How much to save for emergencies

Fast answer:

  • Instead of using your age as the guide for savings for emergencies, start with your monthly essential expenses.

  • Ideally, an emergency savings account should hold three to six months' worth of essential expenses.

  • To keep your emergency savings accessible, consider a savings account rather than a Certificate of Deposit (CD).

Whether your dog swallows a chew toy and needs a trip to the vet or your car's transmission goes kaput, financial curveballs are unavoidable. And in those moments, an emergency fund can save the day.

Emergency savings goals

The ideal size of your emergency fund will likely fluctuate throughout your life based on your monthly expenses. Rule of thumb? Aim to have three to six months' worth of expenses set aside.

To figure out how much you should have saved for emergencies, simply multiply the amount of money you spend each month on expenses by either three or six months to get your target goal amount. We've mapped out what that would look like based on national averages in the table below.

Emergency fund savings by age

Table of emergency savings goals by age. If you're under 25 and your average monthly expenses are $3,863, 3 months of emergency savings would equal $11,589 and 6 months of emergency savings would equal $23, 178. If you're 25 - 34 and your average monthly expenses are $5,657, 3 months of emergency savings would equal $16,971 and 6 months of emergency savings would equal $33, 942. If you're 35-44 and your average monthly expenses are $7,171, 3 months of emergency savings would equal $21,513 and 6 months of emergency savings would equal $43,026. If you're 45-54 and your average monthly expenses are $7,590, 3 months of emergency savings would equal $22,770 and 6 months of emergency savings would equal $45,540. If you're 55-64 and your average monthly expenses are $6,507, 3 months of emergency savings would equal $19,521 and 6 months of emergency savings would equal $39,042. If you're 65 and up and your average monthly expenses are $4,818, 3 months of emergency savings would equal $14,454 and 6 months of emergency savings would equal $28,908.

We know this can feel impossible, especially if you're just starting out. And the national averages shown above may not resonate with your lifestyle. These numbers are just a benchmark, and you don't have to build your savings overnight. Focus on consistently putting away what you can afford.

Tip: Track your spending to see how much you actually need on a monthly basis. Then plug your numbers into our emergency savings account calculator .
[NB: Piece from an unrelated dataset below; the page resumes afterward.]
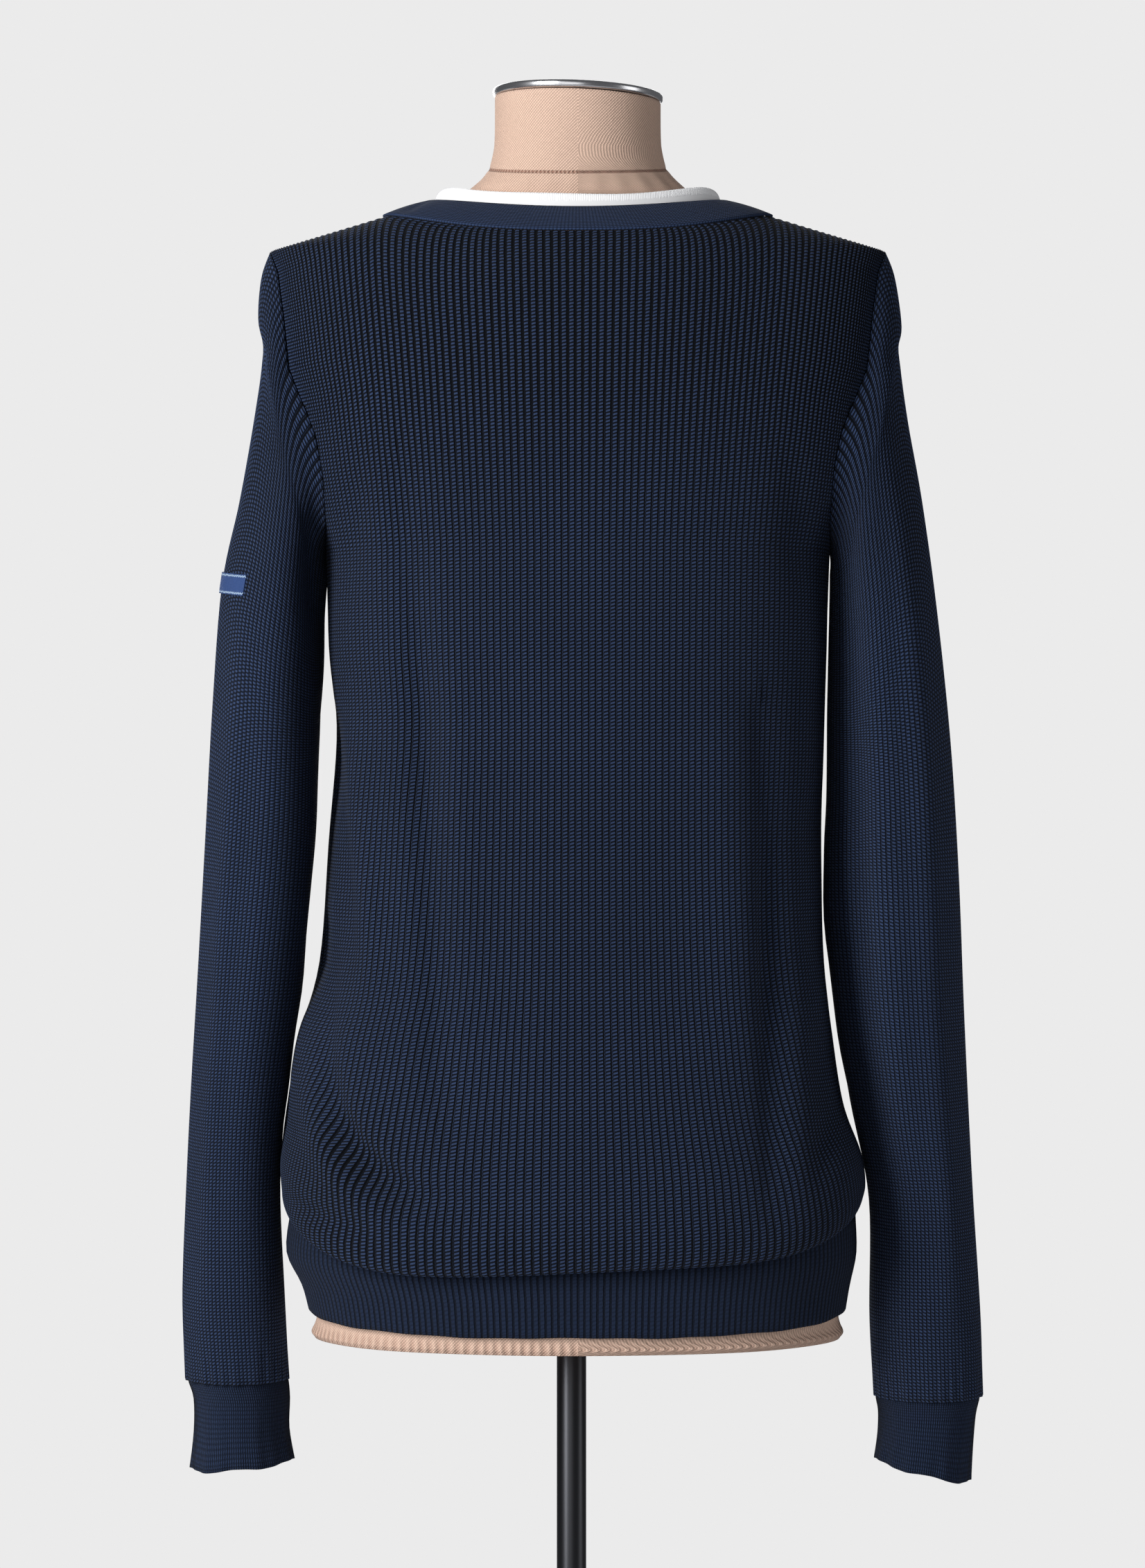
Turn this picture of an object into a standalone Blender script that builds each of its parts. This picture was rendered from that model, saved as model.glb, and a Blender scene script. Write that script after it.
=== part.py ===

Smart tools and strategies for savers of all ages

Fast answer:

  • Organizing tools like buckets let you easily set goals and track your progress.

  • Automating your savings with recurring transfers or direct deposits can help you reach your goals faster.

  • Use budgeting templates to track your spending each month.

Prioritizing goals and staying organized can keep you from stressing over not saving enough for all the things you want to do with your money. When you have a plan for saving for multiple goals , it reduces the chance that something slips through the cracks.

The buckets tool in the Ally Bank Savings Account helps you organize your savings into separate digital categories and set specific goals for each, eliminating the need to open multiple savings accounts to track your progress.

To make your savings go even smoother, consider putting it on autopilot with recurring transfers. This allows you to automatically add money into your respective savings accounts, or by using the Surprise Savings booster in the Ally Bank Savings Account , you can ease some of the stress of reaching your goals.

Finally, remember that when you're saving money, every little bit you don't spend counts. Uncover savings opportunities by finding the budgeting style that works for you and using our easy-to-use budget templates .

You’ve got this

When mapping out your financial future, age can act as a milestone to guide your savings. But you're never too young or too old to save for the goals that matter most to you.